> [What is expected]: Nothing outside the stretch should be returned: give exactly the lines from the line containing "Keep writing the" through the line containing "in the burr.", including both.

> [Entries shown]:
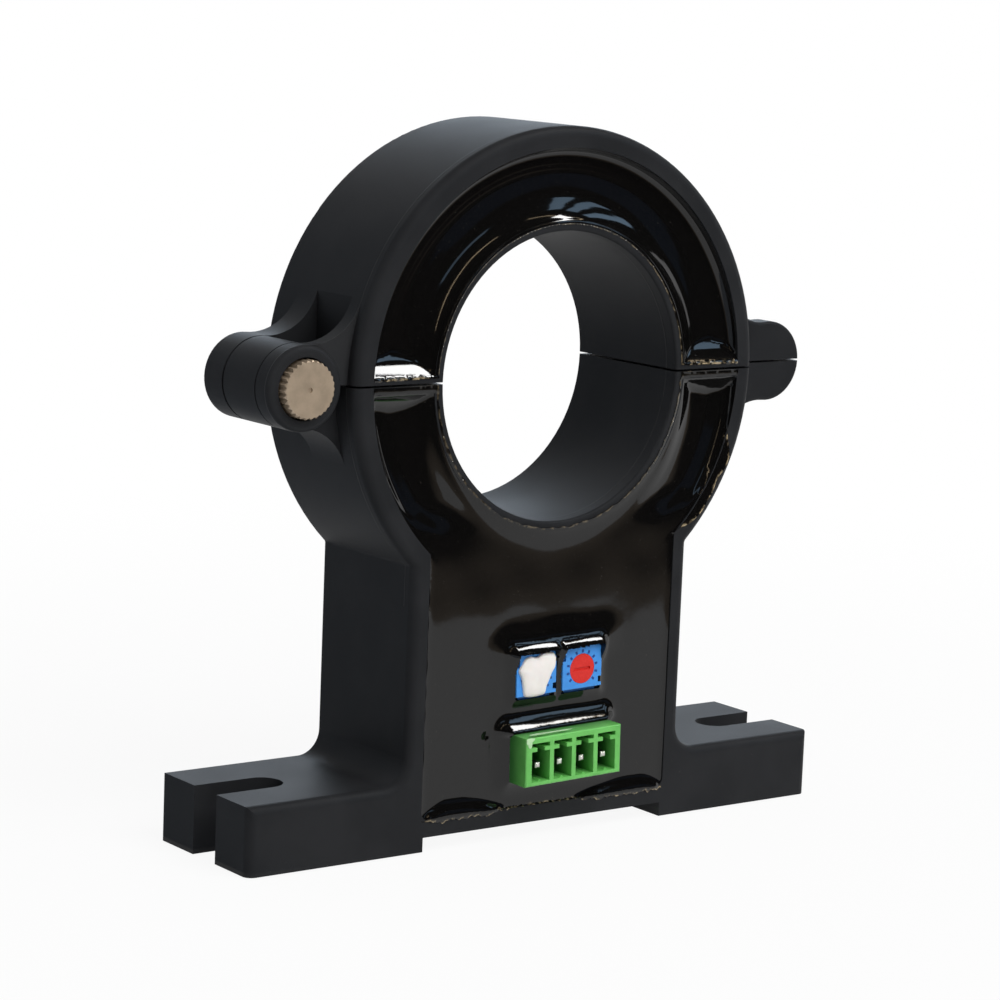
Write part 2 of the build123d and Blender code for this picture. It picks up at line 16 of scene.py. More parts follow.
* * *
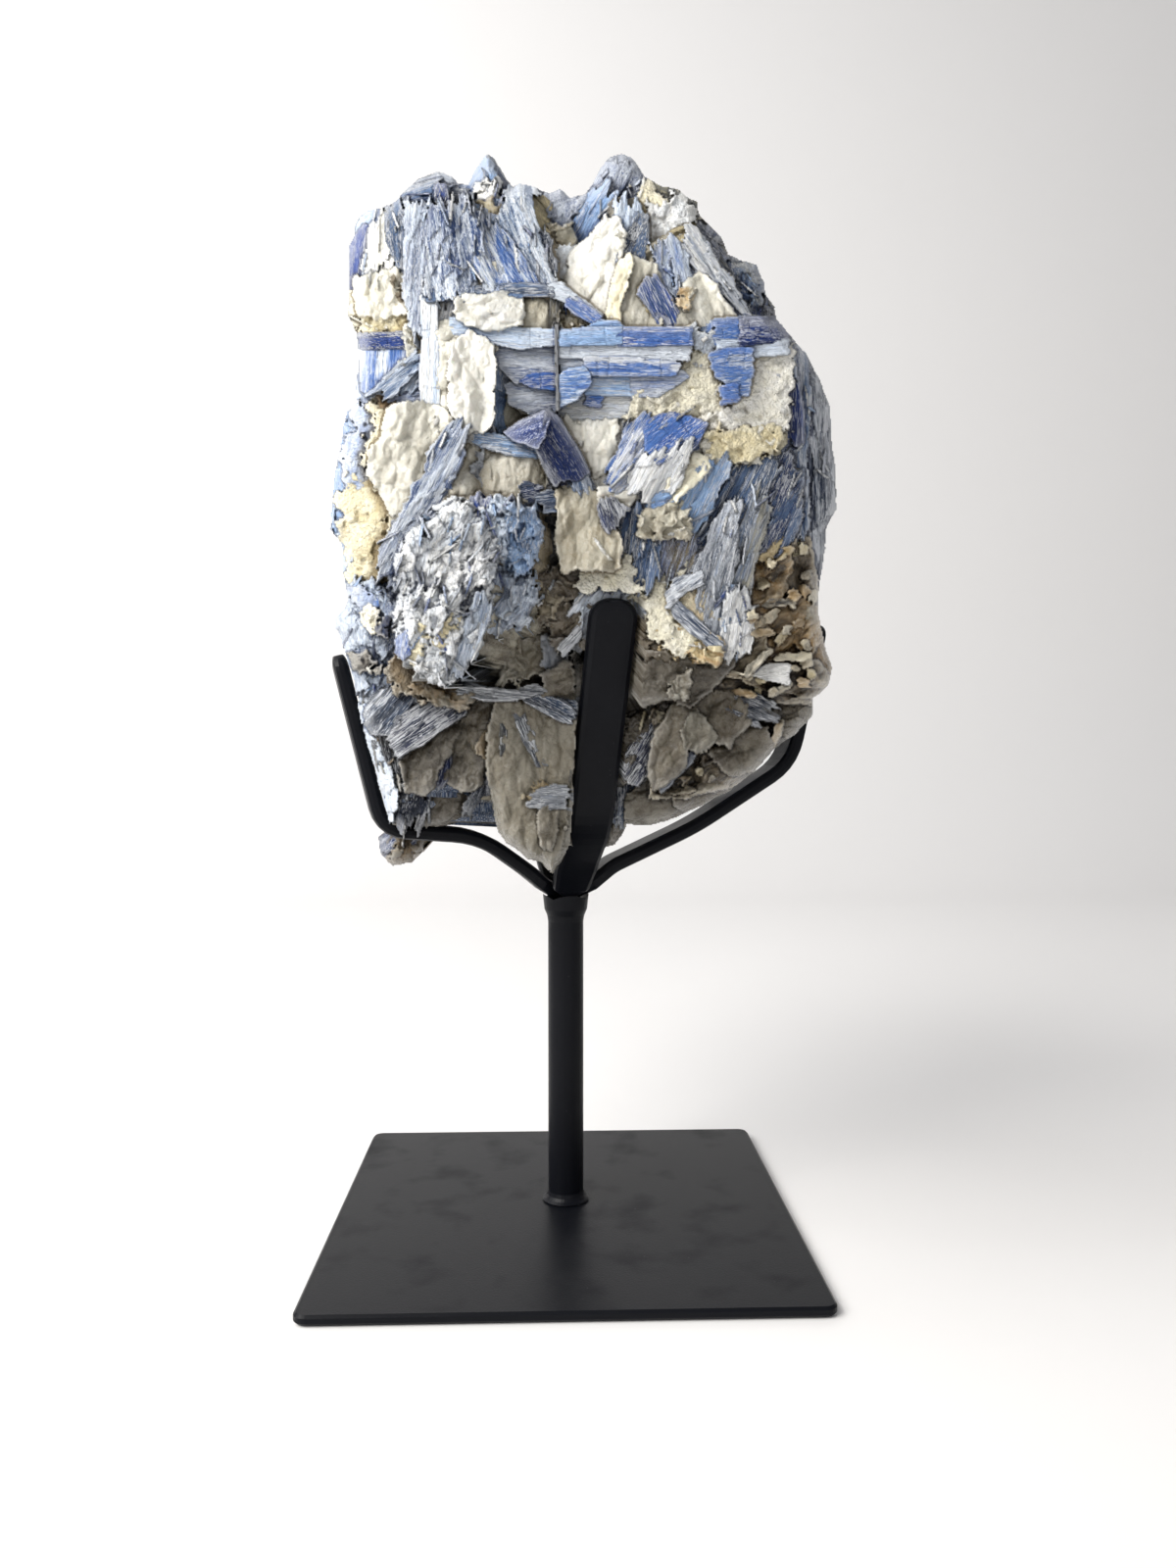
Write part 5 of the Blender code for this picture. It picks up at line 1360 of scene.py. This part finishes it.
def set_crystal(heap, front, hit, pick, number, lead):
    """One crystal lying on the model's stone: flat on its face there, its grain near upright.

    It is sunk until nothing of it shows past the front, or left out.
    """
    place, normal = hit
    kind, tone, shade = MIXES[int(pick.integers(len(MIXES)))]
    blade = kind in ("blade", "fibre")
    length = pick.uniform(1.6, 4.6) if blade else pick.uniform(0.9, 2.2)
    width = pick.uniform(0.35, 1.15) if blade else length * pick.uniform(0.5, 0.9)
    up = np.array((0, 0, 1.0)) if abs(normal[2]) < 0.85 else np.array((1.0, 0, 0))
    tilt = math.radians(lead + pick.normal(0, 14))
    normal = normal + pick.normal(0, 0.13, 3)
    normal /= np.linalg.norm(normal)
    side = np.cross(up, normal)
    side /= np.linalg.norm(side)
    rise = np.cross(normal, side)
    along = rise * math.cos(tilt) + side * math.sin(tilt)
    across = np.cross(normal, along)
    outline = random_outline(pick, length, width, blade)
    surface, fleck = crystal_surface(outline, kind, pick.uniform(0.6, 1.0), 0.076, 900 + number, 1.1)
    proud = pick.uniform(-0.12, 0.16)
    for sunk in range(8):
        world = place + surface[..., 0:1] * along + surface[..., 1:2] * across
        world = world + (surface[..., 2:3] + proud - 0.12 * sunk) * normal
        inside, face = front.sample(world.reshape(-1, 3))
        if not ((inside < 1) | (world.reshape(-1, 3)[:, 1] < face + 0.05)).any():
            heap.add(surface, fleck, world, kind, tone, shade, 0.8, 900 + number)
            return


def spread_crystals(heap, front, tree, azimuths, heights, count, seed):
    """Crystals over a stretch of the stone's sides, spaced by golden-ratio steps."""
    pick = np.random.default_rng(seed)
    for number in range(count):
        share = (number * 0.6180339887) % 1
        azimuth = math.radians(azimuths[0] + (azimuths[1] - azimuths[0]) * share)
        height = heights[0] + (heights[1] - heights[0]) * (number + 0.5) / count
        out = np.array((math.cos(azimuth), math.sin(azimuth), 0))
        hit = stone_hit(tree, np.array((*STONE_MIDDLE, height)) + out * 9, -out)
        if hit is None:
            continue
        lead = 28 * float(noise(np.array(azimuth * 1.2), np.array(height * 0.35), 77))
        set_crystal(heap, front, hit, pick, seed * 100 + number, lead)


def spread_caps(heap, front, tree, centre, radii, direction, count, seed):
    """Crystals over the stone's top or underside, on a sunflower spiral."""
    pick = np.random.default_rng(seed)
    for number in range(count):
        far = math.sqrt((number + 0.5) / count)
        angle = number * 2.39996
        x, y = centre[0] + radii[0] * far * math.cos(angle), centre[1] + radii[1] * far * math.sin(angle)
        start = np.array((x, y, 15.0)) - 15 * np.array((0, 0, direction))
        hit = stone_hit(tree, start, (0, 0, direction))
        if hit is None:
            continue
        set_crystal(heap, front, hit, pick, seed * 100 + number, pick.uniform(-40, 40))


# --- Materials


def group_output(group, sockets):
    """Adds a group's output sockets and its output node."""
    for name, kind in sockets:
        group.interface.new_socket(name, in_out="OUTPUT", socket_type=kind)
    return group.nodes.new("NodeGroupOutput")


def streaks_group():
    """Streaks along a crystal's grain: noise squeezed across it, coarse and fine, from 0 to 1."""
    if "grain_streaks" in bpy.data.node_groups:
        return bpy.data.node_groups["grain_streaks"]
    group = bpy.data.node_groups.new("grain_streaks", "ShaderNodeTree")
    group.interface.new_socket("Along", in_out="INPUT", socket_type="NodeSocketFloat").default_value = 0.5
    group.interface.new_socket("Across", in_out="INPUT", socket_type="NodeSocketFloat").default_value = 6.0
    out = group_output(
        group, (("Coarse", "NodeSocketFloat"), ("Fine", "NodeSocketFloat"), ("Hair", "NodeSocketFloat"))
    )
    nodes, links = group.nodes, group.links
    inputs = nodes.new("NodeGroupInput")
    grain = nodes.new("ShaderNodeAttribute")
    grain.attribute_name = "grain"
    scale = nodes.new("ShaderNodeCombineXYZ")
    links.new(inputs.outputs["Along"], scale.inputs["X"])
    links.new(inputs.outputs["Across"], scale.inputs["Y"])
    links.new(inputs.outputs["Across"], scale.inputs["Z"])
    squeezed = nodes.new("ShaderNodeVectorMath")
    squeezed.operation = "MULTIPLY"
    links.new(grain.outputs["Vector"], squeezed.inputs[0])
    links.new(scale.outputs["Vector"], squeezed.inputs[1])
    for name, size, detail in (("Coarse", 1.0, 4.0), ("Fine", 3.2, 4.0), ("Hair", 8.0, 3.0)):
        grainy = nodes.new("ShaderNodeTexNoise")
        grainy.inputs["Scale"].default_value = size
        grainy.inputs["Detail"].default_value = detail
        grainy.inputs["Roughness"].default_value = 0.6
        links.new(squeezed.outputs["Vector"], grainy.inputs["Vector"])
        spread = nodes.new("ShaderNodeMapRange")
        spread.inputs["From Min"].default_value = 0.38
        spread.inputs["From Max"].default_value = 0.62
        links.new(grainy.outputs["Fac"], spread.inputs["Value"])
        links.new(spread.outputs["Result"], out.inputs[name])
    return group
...
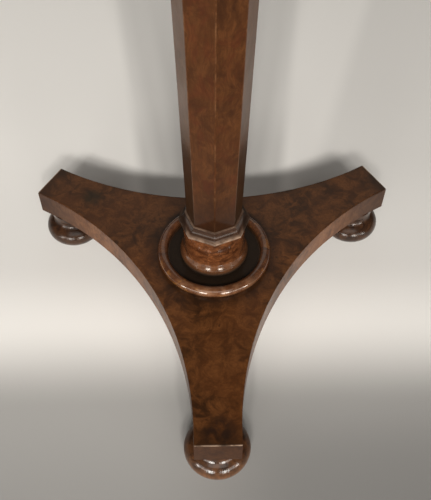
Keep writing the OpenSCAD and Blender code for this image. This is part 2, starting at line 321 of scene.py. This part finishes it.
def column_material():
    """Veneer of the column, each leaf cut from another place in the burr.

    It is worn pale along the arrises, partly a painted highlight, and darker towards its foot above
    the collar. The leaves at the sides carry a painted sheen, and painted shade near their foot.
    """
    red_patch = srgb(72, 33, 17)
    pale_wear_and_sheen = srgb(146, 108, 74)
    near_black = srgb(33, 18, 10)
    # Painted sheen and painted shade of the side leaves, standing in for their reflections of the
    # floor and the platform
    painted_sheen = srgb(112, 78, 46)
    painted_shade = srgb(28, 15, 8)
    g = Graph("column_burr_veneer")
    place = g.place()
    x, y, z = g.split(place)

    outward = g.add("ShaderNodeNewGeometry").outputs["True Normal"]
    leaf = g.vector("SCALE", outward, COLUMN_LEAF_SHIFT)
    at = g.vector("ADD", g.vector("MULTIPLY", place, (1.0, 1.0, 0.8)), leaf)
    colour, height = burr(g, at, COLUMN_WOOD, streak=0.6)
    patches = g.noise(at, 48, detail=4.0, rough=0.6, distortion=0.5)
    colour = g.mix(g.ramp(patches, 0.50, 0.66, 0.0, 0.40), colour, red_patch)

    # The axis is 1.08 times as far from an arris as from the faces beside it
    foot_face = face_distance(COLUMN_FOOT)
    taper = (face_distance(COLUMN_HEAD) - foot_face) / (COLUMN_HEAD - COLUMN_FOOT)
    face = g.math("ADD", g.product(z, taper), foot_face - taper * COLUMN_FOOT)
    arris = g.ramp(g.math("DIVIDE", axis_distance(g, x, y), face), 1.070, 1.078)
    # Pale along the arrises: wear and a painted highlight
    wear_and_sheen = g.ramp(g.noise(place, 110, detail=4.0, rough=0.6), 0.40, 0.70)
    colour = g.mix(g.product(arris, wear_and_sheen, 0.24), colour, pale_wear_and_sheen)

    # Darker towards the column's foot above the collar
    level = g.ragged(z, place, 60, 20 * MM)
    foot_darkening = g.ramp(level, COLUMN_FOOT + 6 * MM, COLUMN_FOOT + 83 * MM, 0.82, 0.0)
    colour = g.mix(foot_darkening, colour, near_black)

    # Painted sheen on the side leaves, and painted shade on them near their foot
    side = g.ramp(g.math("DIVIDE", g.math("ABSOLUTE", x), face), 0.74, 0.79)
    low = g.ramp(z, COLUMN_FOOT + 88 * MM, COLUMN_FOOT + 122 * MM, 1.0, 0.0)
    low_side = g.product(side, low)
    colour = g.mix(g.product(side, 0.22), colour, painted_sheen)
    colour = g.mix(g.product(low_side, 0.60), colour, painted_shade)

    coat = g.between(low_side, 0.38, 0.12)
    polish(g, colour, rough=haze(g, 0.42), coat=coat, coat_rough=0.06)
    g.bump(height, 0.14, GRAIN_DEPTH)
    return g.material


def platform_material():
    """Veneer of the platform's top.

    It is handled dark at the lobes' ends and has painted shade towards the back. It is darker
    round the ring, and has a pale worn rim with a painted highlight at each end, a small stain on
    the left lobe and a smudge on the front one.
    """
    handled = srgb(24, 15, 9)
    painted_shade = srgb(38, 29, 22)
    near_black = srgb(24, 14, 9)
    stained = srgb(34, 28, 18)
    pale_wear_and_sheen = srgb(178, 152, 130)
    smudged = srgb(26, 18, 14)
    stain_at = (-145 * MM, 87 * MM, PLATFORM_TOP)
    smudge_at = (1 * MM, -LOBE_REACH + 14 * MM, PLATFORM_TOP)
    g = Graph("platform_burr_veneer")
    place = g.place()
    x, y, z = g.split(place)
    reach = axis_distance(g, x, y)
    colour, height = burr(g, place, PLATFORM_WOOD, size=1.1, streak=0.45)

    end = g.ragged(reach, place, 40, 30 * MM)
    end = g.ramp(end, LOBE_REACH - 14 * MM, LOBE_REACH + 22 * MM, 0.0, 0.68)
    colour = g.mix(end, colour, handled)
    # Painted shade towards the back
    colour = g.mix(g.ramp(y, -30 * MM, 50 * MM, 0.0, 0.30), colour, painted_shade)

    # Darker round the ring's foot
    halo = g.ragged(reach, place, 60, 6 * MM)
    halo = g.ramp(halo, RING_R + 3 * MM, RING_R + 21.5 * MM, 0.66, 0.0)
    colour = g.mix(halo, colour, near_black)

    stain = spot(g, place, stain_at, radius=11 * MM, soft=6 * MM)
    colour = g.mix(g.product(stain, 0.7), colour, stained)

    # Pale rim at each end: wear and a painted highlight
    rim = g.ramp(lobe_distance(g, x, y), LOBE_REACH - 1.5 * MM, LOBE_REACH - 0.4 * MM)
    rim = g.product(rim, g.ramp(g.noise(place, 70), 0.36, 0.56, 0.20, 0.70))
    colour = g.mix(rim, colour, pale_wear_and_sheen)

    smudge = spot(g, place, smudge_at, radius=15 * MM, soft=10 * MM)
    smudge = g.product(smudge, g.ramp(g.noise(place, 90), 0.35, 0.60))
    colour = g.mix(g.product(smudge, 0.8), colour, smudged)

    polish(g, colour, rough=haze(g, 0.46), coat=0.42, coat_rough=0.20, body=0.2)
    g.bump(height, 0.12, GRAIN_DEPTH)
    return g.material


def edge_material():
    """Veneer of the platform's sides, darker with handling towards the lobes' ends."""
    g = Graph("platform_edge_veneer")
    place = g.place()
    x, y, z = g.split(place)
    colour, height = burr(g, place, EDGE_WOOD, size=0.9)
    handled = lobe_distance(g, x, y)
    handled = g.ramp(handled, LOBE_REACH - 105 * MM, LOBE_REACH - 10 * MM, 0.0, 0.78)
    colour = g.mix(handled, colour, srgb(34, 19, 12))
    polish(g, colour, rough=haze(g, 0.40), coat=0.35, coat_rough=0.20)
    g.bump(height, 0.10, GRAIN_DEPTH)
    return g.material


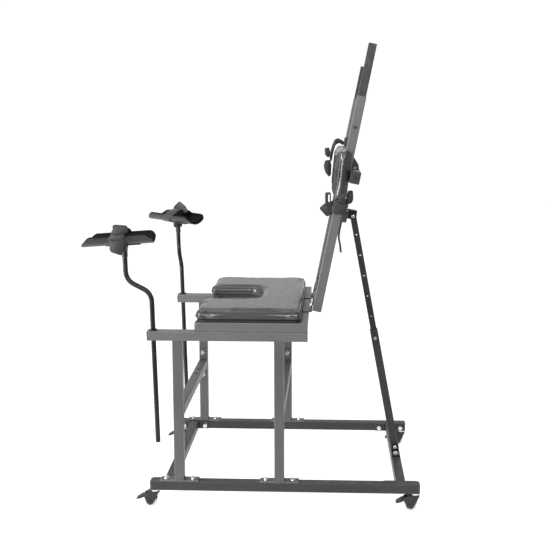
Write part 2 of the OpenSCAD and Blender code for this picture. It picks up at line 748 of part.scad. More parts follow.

> [Result]:
Keep writing the OpenSCAD and Blender code for this image. This is part 2, starting at line 321 of scene.py. This part finishes it.
def column_material():
    """Veneer of the column, each leaf cut from another place in the burr.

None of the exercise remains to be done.